Alternative methods for importing from China include using freight forwarders for logistics and occasional customs support, or managing self-filed customs declarations for those familiar with regulations. You could use the de minimis rule for low-value shipments under $800, or methods like DDP shipping and DTC shipments, which offer streamlined options but require careful planning and compliance.
Using Freight Forwarders
Freight forwarders coordinate the transportation of goods and may offer in-house customs brokerage services. They act as intermediaries, managing logistics and facilitating the movement of shipments across borders.
This option provides expertise in shipping and customs procedures, helping importers follow complex regulations and speed up delivery. Twings Supply provides guidance on freight forwarding and customs processes, helping to simplify logistics and make sure your shipments move efficiently across borders. Contact us to discuss your shipping needs.
Self-Filing Customs Declarations
Importers can manage their own customs declarations by understanding and complying with regulations, tariff classifications, and documentation requirements. This approach demands a thorough knowledge of customs procedures and access to systems like the Automated Commercial Environment (ACE) for filing entries. Although it can save on brokerage fees, the risk of errors may lead to delays or penalties.
Direct-to-Consumer (DTC) Shipments
DTC shipping involves sending products directly from the manufacturer to the end consumer, bypassing traditional retail channels. This model allows businesses to control the customer experience and gather valuable data, but it requires compliance with shipping regulations and efficient fulfillment processes to meet customer expectations.
Delivered Duty Paid (DDP) Shipping
Under DDP terms, the seller assumes all responsibilities, including shipping costs, import duties, and taxes, and delivering goods to the buyer’s location. This simplifies the process for buyers but places the burden of compliance and cost on sellers, who must manage complex customs procedures and make sure all fees are paid.
Low-Value Shipments Under De Minimis Value
Shipments valued below the de minimis threshold ($800 in the U.S.) can enter without duties or taxes. This method reduces costs and paperwork but is limited to small shipments and may not be suitable for bulk imports.

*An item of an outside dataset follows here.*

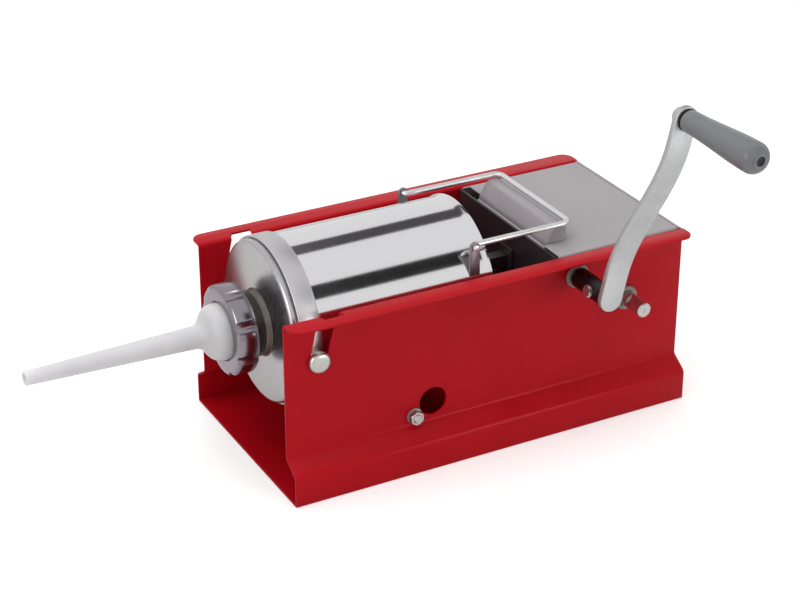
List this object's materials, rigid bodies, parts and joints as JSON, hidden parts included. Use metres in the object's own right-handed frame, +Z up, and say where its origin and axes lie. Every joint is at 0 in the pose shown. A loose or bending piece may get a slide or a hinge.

How to Choose a Customs Broker
Choose a customs broker based on their experience, industry knowledge, licensing, and communication style. A good broker should offer efficient technology for tracking and compliance while maintaining a strong reputation in the industry.
Experience and Expertise in China Imports
Select a broker who is familiar with regulations such as tariff codes, anti-dumping laws, customs clearance procedures, and the intricacies of importing goods into the U.S.
Proper Licensing and Certifications
Verify that the broker is fully licensed by U.S. Customs and Border Protection. Certifications such as the Certified Customs Specialist (CCS) indicate that the broker is well-versed in trade regulations, can legally handle customs transactions, and is committed to professional growth in their field.
Responsiveness and Communication
A broker should respond quickly to inquiries and keep you informed about your shipment’s status. Good communication builds confidence and makes the import process easier to manage.
Technology and Tracking Capabilities
Brokers who use advanced tracking systems and digital tools bring greater transparency and efficiency to the process. These tools allow you to monitor shipments, access documents easily, and reduce errors.
Positive Reputation
A broker’s reputation reflects their reliability and service quality. Researching their history, including testimonials and case studies, can give you confidence in their ability to handle your imports effectively.
How much does it Cost to Use a Customs Broker?
The cost of using a customs import broker to import goods from China to the United States varies based on the shipment’s value, complexity, specific services required, and more. Here’s a breakdown of potential costs:
Category | Details | Cost Range |
---|---|---|
Broker Fees | Covers basic customs clearance, including entry preparation and standard services | $40 to $400 |
Transaction Fees | Per-entry charges applied for each customs transaction | Included in broker fees or $50 to $150 |
Service Fees | Additional services, such as consulting or classification assistance | $50 to $500 (depends on complexity) |
Disbursement Fees | Payments made by the broker on behalf of the importer (e.g., duties, taxes, or fees for inspections) | Varies (based on shipment requirements) |
Document Processing Fee | Fixed fees for preparing and submitting customs documentation | $50 to $500 (depends on complexity) |
Customs Duties and Taxes | Government-mandated fees calculated based on the shipment’s value, tariff classification, and origin | Varies by shipment |
Importer Security Filing (ISF) | – Required for ocean shipments – Brokers may charge separately for filing | $30 to $50 |
Bond Procurement | Cost of obtaining a single-entry or continuous bond | Single-entry: 0.45 to 0.5% of shipment value |
Expedited Services | Extra fees for faster processing or handling complex entries | Broker-specific ($50 to $200+) |
Contact Twings Supply for fast, easy imports from China. We have more than 20 years of experience in freight forwarding, and we’re ready to help you with all your shipping needs.
FAQs on Do I Need a Customs Broker to Import from China?
What is the customs clearance process from China?
The customs clearance process for imports from China involves preparing accurate documentation (e.g., commercial invoice, packing list), filing necessary forms like the Importer Security Filing and Entry Summary, and paying duties, taxes, and fees. The U.S. Customs and Border Protection or Partner Government Agencies may inspect your shipment before releasing it.
What documents do I need to import from China?
To import from China, you’ll need the Commercial Invoice, Bill of Lading (BOL), Packing List, Certificate of Origin, and an Import License for restricted goods. Include the correct HS Code for classification, an Arrival Notice from the carrier, and a Customs Bond for shipments over $2,500 or requiring special customs permits.